- [Short problem] Copy each line that contains the word "shown".

- [Data listing]
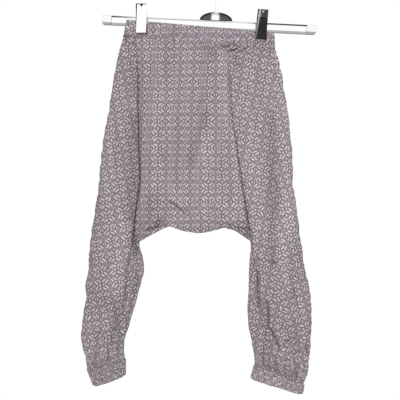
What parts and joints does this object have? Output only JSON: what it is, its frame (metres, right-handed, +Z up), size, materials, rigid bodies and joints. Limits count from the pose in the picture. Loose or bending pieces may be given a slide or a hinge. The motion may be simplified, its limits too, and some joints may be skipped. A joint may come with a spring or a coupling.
{
  "type": "harem pants on a clip hanger",
  "caption": "Child's low-crotch harem pants with elastic waistband and gathered ankle cuffs, hanging flat from a metal clip hanger.",
  "frame": {"origin": "underside of the hook's crown, where a rail carries the hanger", "axes": "+X towards the wearer's left, +Y towards the back of the garment, +Z up; the garment hangs down -Z"},
  "size_m": [0.3871, 0.0315, 0.7077],
  "materials": {
    "printed_cotton": "matte plain weave with a small all-over flower repeat",
    "printed_casing": "the same print, elastic casing",
    "printed_cuff": "the same print, doubled cuff",
    "bright_steel": "bright plated steel",
    "brushed_bar": "satin bar"
  },
  "bodies": {
    "root": {"front": "printed_cotton", "back": "printed_cotton", "waistband": "printed_casing", "cuff_left": "printed_cuff", "cuff_right": "printed_cuff", "bar": "brushed_bar", "cap_left": "brushed_bar", "cap_right": "brushed_bar", "hub": "bright_steel", "hook": "bright_steel", "clip_left_front": "bright_steel", "clip_left_back": "bright_steel", "clip_left_pin": "bright_steel", "clip_right_front": "bright_steel", "clip_right_back": "bright_steel", "clip_right_pin": "bright_steel"}
  },
  "joints": []
}
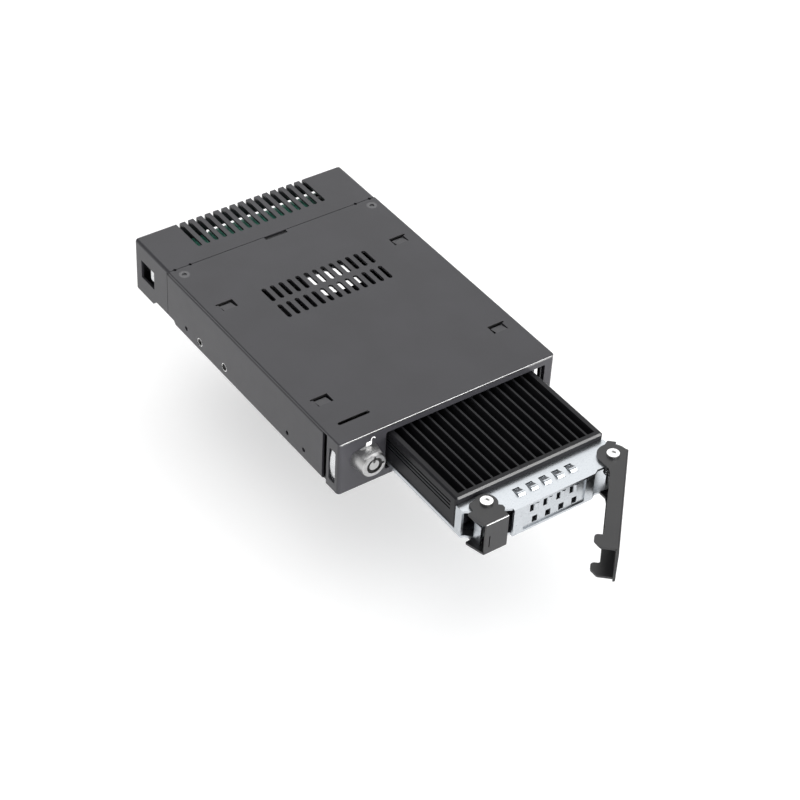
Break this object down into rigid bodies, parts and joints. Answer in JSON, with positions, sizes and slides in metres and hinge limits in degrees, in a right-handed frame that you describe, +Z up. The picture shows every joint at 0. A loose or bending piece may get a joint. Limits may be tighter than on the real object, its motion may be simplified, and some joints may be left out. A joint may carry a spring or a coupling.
{
  "type": "removable ssd enclosure",
  "caption": "Folded-steel drive-bay enclosure with a lock and a slide-out tray that has a finned heat sink, louvred bracket, swing lever and catch.",
  "frame": {"origin": "centre of the enclosure's underside, midway between the bezel's face and the rear wall", "axes": "+X to the right seen from the front, +Y from the bezel to the rear, +Z up"},
  "size_m": [0.1016, 0.2488, 0.025],
  "materials": {
    "charcoal_paint": "satin fine-texture powder coat",
    "lever_paint": "satin black powder coat",
    "black_anodised": "black anodised, machined fins",
    "zinc_sheet": "zinc-plated sheet, fine grain",
    "spring_steel": "bright spring steel",
    "black_screws": "black zinc screws",
    "bright_screws": "nickel-plated steel",
    "brass": "plain",
    "chrome": "polished",
    "green_board": "solder mask",
    "black_plastic": "moulded",
    "capacitor_can": "can",
    "grey_pad": "soft silicone pad"
  },
  "bodies": {
    "chassis": {"bottom_chassis": "charcoal_paint", "top_cover": "charcoal_paint", "rear_cover": "charcoal_paint", "front_bezel": "charcoal_paint", "ground_springs": "spring_steel", "side_clips": "spring_steel", "side_nuts": "bright_screws", "tray_guide_left": "black_plastic", "tray_guide_right": "black_plastic", "main_board": "green_board", "board_standoffs": "brass", "board_screws": "bright_screws", "board_chips": "black_plastic", "board_capacitors": "capacitor_can", "tray_socket": "black_plastic", "data_connector": "zinc_sheet", "power_connector": "black_plastic", "cover_screws": "black_screws", "bezel_screws": "black_screws", "guide_screws": "black_screws", "rear_screws": "black_screws", "lock_housing": "chrome", "lock_nut": "chrome"},
    "lock_core": {"lock_plug": "chrome", "lock_cam": "bright_screws", "cam_screw": "bright_screws"},
    "tray": {"heat_sink": "black_anodised", "thermal_pad": "grey_pad", "tray_pan": "zinc_sheet", "front_bracket": "zinc_sheet", "tray_board": "green_board", "m2_socket": "black_plastic", "ssd_standoff": "bright_screws", "ssd_screw": "bright_screws", "tray_board_screws": "bright_screws", "tray_plug": "black_plastic", "heat_sink_screws": "bright_screws", "bracket_screws": "bright_screws", "lever_pivot": "bright_screws", "catch_pivot": "bright_screws", "lever_spring": "spring_steel", "catch_spring": "spring_steel"},
    "lever": {"lever": "lever_paint"},
    "catch": {"catch": "lever_paint"}
  },
  "joints": [
    {"name": "tray_slide", "type": "slide", "parent": "chassis", "child": "tray", "axis": [0, -1, 0], "range_m": [-0.0575, 0.065]},
    {"name": "lever_hinge", "type": "hinge", "parent": "tray", "child": "lever", "pos_m": [0.0375, -0.1294, 0.0114], "axis": [0, 0, 1], "range_deg": [-47, 0], "stiffness_Nm_per_rad": 0.01},
    {"name": "catch_hinge", "type": "hinge", "parent": "tray", "child": "catch", "pos_m": [-0.0186, -0.1249, 0.0114], "axis": [0, 0, 1], "range_deg": [-12, 0], "stiffness_Nm_per_rad": 0.02},
    {"name": "lock_turn", "type": "hinge", "parent": "chassis", "child": "lock_core", "pos_m": [-0.0391, -0.076, 0.0147], "axis": [0, -1, 0], "range_deg": [0, 90]}
  ]
}
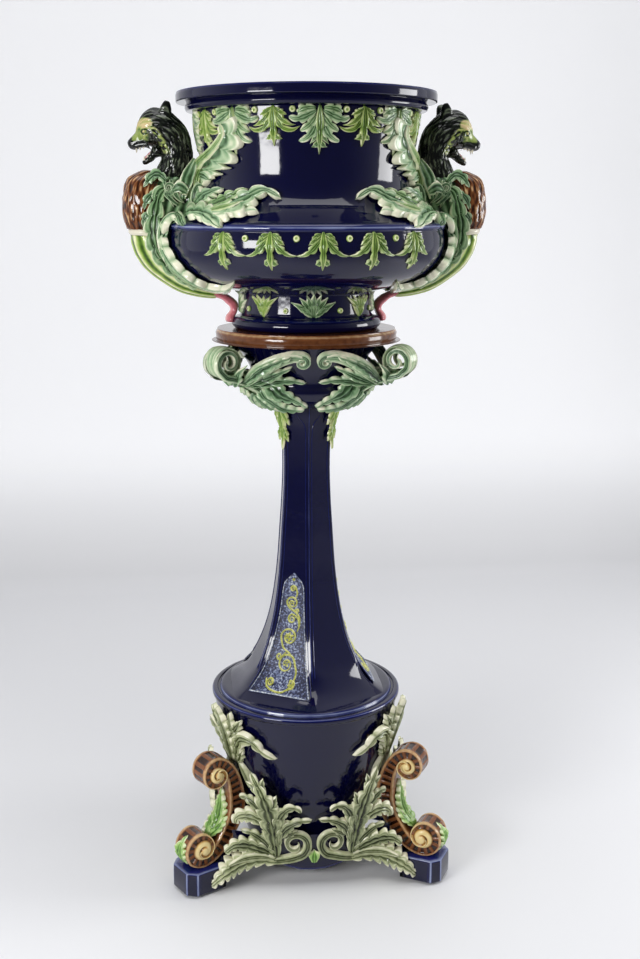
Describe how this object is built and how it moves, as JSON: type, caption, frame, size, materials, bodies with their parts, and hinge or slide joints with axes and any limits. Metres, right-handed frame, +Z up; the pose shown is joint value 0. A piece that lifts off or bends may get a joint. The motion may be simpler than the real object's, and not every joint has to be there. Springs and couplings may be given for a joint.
{
  "type": "jardiniere on stand",
  "caption": "Glazed earthenware plant bowl with animal-head handles that lifts off a matching pedestal with a six-sided column and three scroll legs.",
  "frame": {"origin": "middle of the floor area that the whole object covers, at floor level; the axis of the bowl and column stands 17 mm in front of it", "axes": "+Z up, -Y towards the front seen in the picture, +X to the right"},
  "size_m": [0.539, 0.45, 1.2],
  "materials": {
    "amber_glaze": "glossy mottled amber-brown lead glaze over earthenware",
    "beige_glaze": "glossy beige glaze over earthenware",
    "chest_glaze": "glossy mottled brown glaze over earthenware",
    "cobalt_glaze": null,
    "fur_glaze": "glossy near-black green glaze brushed over a carved fur",
    "sea_green_glaze": "glossy sea-green lead glaze, cream on raised edges, over earthenware",
    "yellow_green_glaze": "glossy yellow-green lead glaze over earthenware"
  },
  "bodies": {
    "stand": {"apron_1": "cobalt_glaze", "apron_2": "cobalt_glaze", "apron_3": "cobalt_glaze", "apron_leaves_1": "sea_green_glaze", "apron_leaves_2": "sea_green_glaze", "apron_leaves_3": "sea_green_glaze", "base_drum": "cobalt_glaze", "capital": "cobalt_glaze", "capital_spray_1": "sea_green_glaze", "capital_spray_2": "sea_green_glaze", "capital_spray_3": "sea_green_glaze", "capital_volute_1": "sea_green_glaze", "capital_volute_2": "sea_green_glaze", "capital_volute_3": "sea_green_glaze", "column": "cobalt_glaze", "column_panel_1": "yellow_green_glaze", "column_panel_2": "yellow_green_glaze", "column_panel_3": "yellow_green_glaze", "column_pendant_1": "yellow_green_glaze", "column_pendant_2": "yellow_green_glaze", "column_pendant_3": "yellow_green_glaze", "dish": "amber_glaze", "foot_block_1": "cobalt_glaze", "foot_block_2": "cobalt_glaze", "foot_block_3": "cobalt_glaze", "leg_crest_1": "sea_green_glaze", "leg_crest_2": "sea_green_glaze", "leg_crest_3": "sea_green_glaze", "leg_scroll_1": "amber_glaze", "leg_scroll_2": "amber_glaze", "leg_scroll_3": "amber_glaze", "shin_leaf_1": "sea_green_glaze", "shin_leaf_2": "sea_green_glaze", "shin_leaf_3": "sea_green_glaze"},
    "jardiniere": {"bowl": "cobalt_glaze", "bowl_foot": "cobalt_glaze", "bowl_rim": "cobalt_glaze", "foot_leaves": "sea_green_glaze", "foot_studs": "yellow_green_glaze", "left_bear_head": "fur_glaze", "left_body": "yellow_green_glaze", "left_chest": "chest_glaze", "left_collar": "beige_glaze", "left_leaves_back": "sea_green_glaze", "left_leaves_front": "sea_green_glaze", "left_paw": "beige_glaze", "lower_leaves": "sea_green_glaze", "lower_studs": "yellow_green_glaze", "right_bear_head": "fur_glaze", "right_body": "yellow_green_glaze", "right_chest": "chest_glaze", "right_collar": "beige_glaze", "right_leaves_back": "sea_green_glaze", "right_leaves_front": "sea_green_glaze", "right_paw": "beige_glaze", "upper_leaves_large": "sea_green_glaze", "upper_leaves_small": "yellow_green_glaze", "upper_studs": "yellow_green_glaze"}
  },
  "joints": [
    {"name": "jardiniere_lift", "type": "slide", "parent": "stand", "child": "jardiniere", "axis": [0, 0, 1], "range_m": [0, 0.15]}
  ]
}
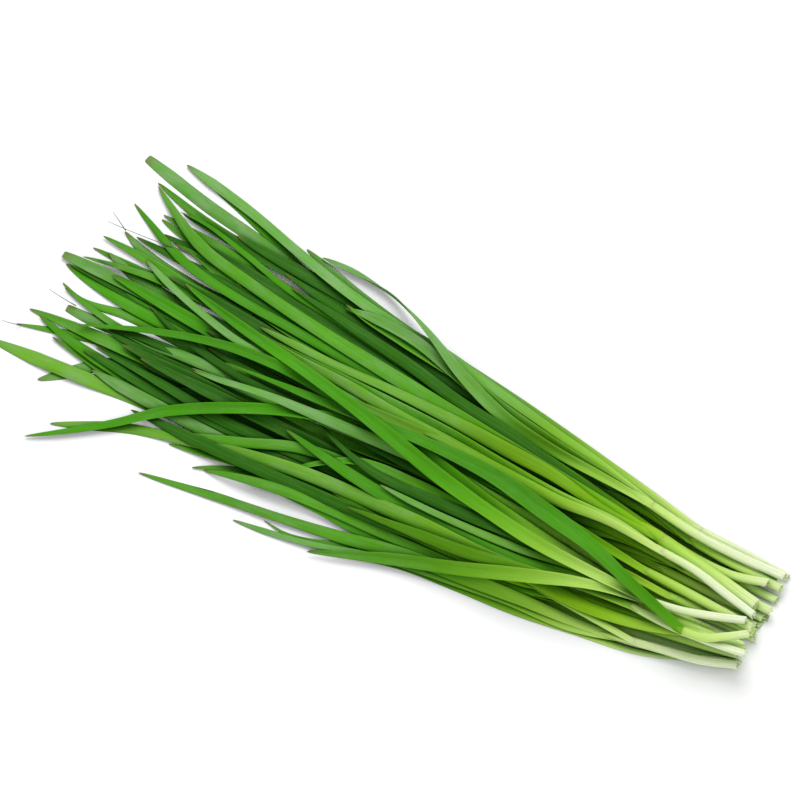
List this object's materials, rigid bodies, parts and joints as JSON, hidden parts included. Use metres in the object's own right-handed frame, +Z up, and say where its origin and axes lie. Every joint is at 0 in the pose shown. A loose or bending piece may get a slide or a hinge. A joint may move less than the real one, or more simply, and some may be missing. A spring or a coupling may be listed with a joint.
{
  "type": "garlic chive bunch",
  "caption": "Loose bunch of fresh garlic chives lying flat: pale cut stems at one end, long flat green leaves fanning out to narrow tips at the other.",
  "frame": {"origin": "middle of the bunch's bounding box, on the table surface it lies on", "axes": "+X from the cut stem ends towards the leaf tips, +Y across the bunch, +Z up from the table"},
  "size_m": [0.3224, 0.1348, 0.0184],
  "materials": {
    "stem": "smooth, moist, whitish green",
    "stem_olive": "smooth, moist, pale olive green",
    "leaf": "satin, waxy, fine lengthwise veins, deep green",
    "leaf_light": "satin, waxy, fine lengthwise veins, fresh green"
  },
  "bodies": {
    "root": {"far_edge_leaves": "leaf_light", "far_edge_stem": "stem", "far_green_leaves": "leaf", "far_green_stem": "stem_olive", "far_pale_leaves": "leaf", "far_pale_stem": "stem_olive", "far_white_leaves": "leaf_light", "far_white_stem": "stem", "low_a_leaves": "leaf", "low_a_stem": "stem_olive", "low_b_leaves": "leaf", "low_b_stem": "stem_olive", "low_c_leaves": "leaf", "low_c_stem": "stem_olive", "low_d_leaves": "leaf", "low_d_stem": "stem_olive", "low_e_leaves": "leaf", "low_e_stem": "stem_olive", "low_f_leaves": "leaf", "low_f_stem": "stem_olive", "low_g_leaves": "leaf", "low_g_stem": "stem_olive", "low_h_leaves": "leaf", "low_h_stem": "stem_olive", "mid_a_leaves": "leaf", "mid_a_stem": "stem_olive", "mid_c_leaves": "leaf", "mid_c_stem": "stem_olive", "mid_e_leaves": "leaf", "mid_e_stem": "stem_olive", "middle_olive_leaves": "leaf", "middle_olive_stem": "stem_olive", "middle_white_leaves": "leaf_light", "middle_white_stem": "stem", "near_edge_leaves": "leaf_light", "near_edge_stem": "stem", "near_grey_leaves": "leaf", "near_grey_stem": "stem_olive", "near_light_leaves": "leaf", "near_light_stem": "stem_olive", "near_olive_leaves": "leaf", "near_olive_stem": "stem_olive", "near_tall_leaves": "leaf_light", "near_tall_stem": "stem", "near_white_leaves": "leaf_light", "near_white_stem": "stem", "top_olive_leaves": "leaf", "top_olive_stem": "stem_olive", "top_white_leaves": "leaf_light", "top_white_stem": "stem"}
  },
  "joints": []
}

- [The solution]
Describe how this object is built and how it moves, as JSON: type, caption, frame, size, materials, bodies with their parts, and hinge or slide joints with axes and any limits. Metres, right-handed frame, +Z up; the pose shown is joint value 0. A piece that lifts off or bends may get a joint. The motion may be simpler than the real object's, and not every joint has to be there. Springs and couplings may be given for a joint.
List this object's materials, rigid bodies, parts and joints as JSON, hidden parts included. Use metres in the object's own right-handed frame, +Z up, and say where its origin and axes lie. Every joint is at 0 in the pose shown. A loose or bending piece may get a slide or a hinge. A joint may move less than the real one, or more simply, and some may be missing. A spring or a coupling may be listed with a joint.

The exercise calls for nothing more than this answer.